The U.S. Bureau of Reclamation will increase its water releases from Lake Powell to Lake Mead in Water Year 2015, following the recent completion of its monthly operational study.

The release will increase from 7.48 million acre-fee (maf) in Water Year 2014 to 8.23 maf in the coming year, the agency said, with Lake Mead operating under normal conditions in Calendar Year 2015. Water users in the Lower Colorado River Basin and Mexico will also receive their full water orders.

The projections are used in accordance with the 2007 Colorado River Interim Guidelines for Lower Basin Shortages and Coordinated Operations for Lower Basin Shortages and Coordinated Operations for Lake Powell and Lake Mead to determine the amount of water released from Powell to Mead each year.

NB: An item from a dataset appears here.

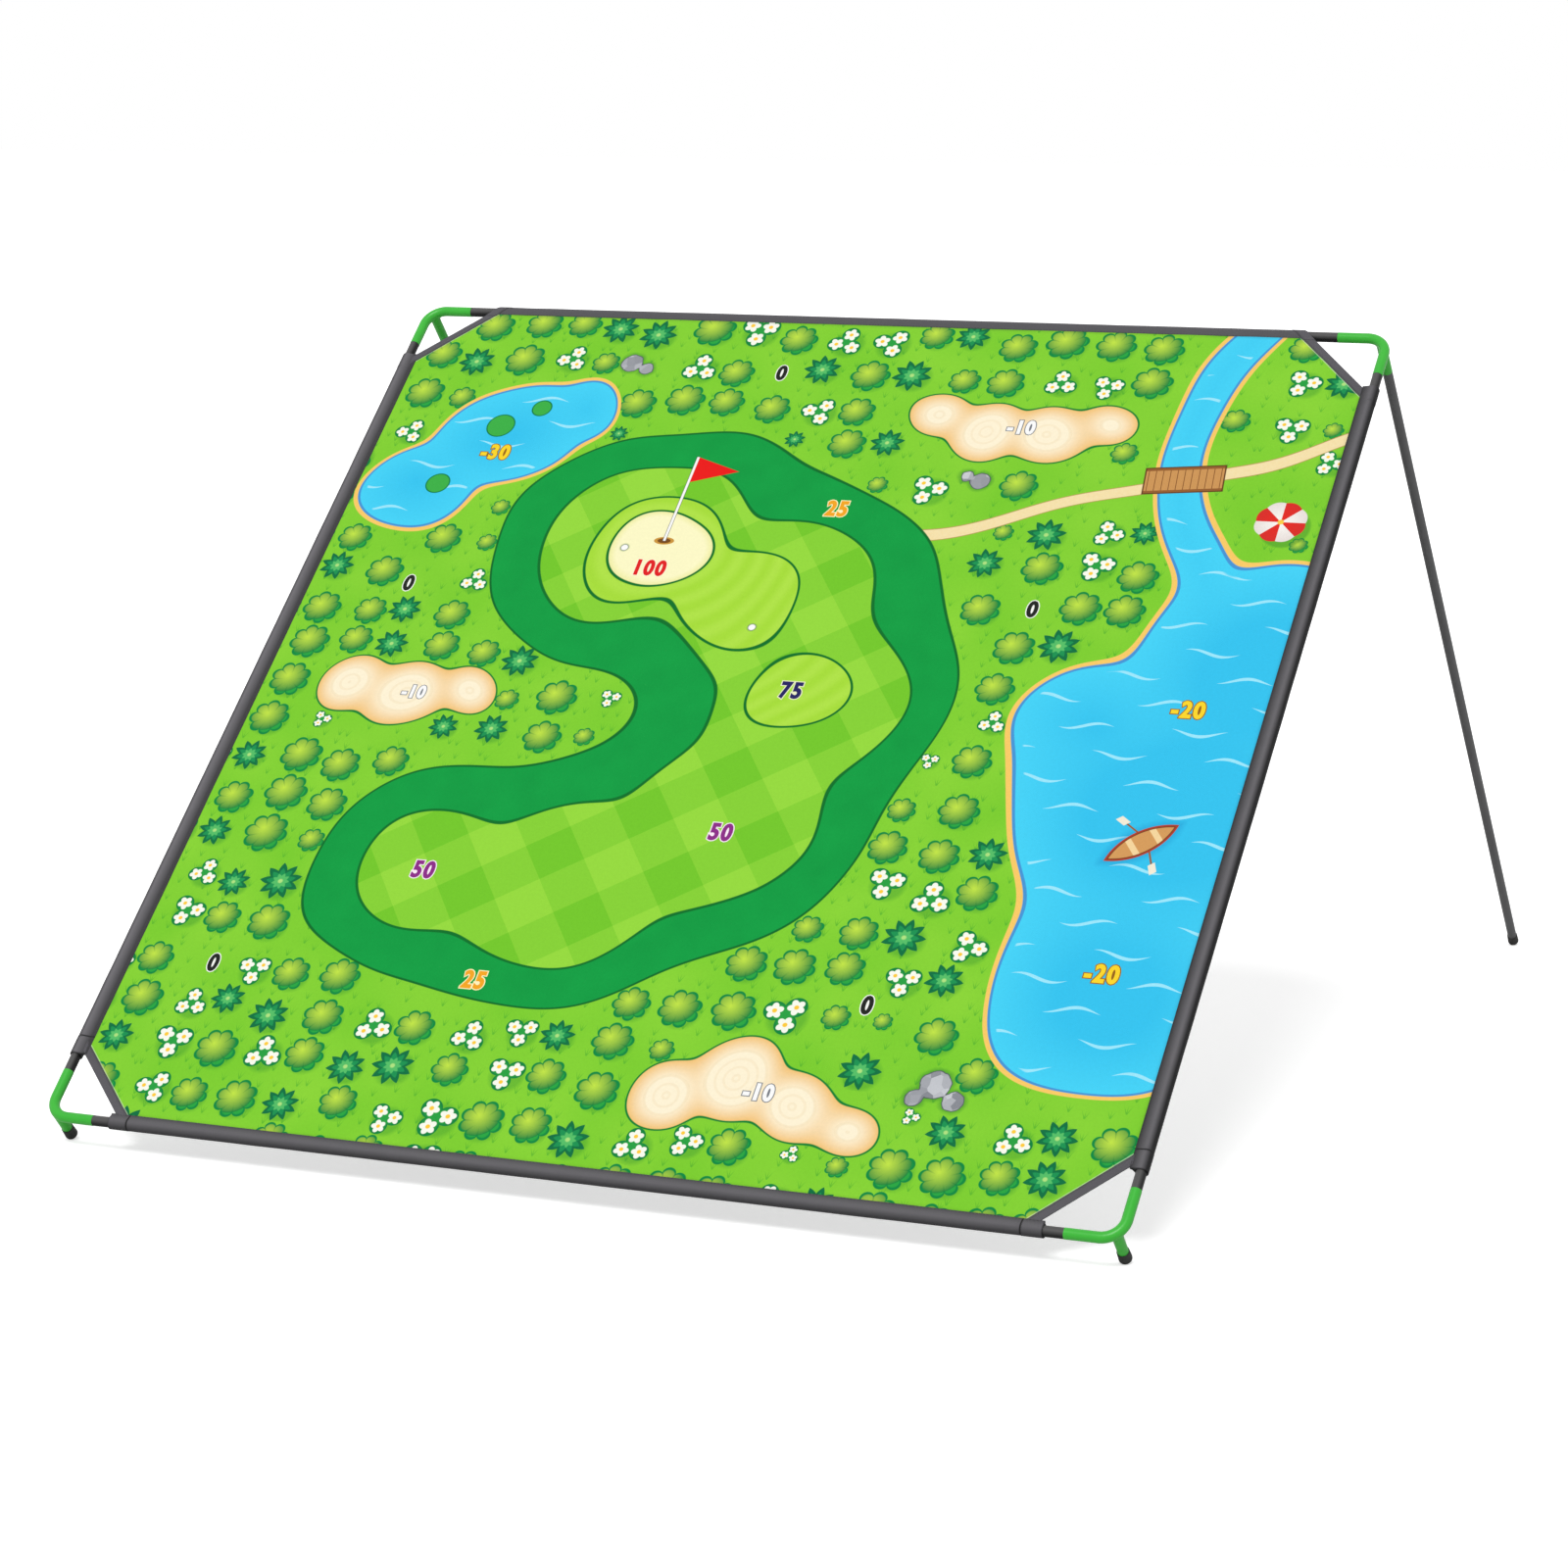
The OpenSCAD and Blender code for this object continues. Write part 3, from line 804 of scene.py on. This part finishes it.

The 2007 Interim Guidelines allow water managers to plan ahead for varying reservoir levels along the Colorado River with a "greater degree of certainty about annual water deliveries", Reclamation said. The guidelines also "define the reservoir levels that would trigger delivery shortages and specify reduced delivery amounts in the Lower Colorado River Basin."

HydroWorld.com reported in July that Lake Mead -- impounded by Hoover Dam -- had dipped to its lowest levels since the 1930s after Reclamation forecast lower water releases into the lake in August 2013 due to what is now being called a 15-year drought.

The bureau said runoff in the Upper Colorado River Basin was 94% of average in 2014, compared to 47% in 2013 and 45% in 2012. Despite the increased runoff, however, Reclamation said the elevation of Lake Mead is projected to continue to decrease in the coming year, falling from its current 1,080 feet.

The 2007 Interim Guidelines dictate Reclamation will perform another review of conditions at Lake Powell and Lake Mead in April 2015, at which point the releases from Powell could be increased to 9.0 maf for Water Year 2015.

Reclamation said its long-term hydrologic models show the first chance for reduced water deliveries into the Lower Basin are in 2016.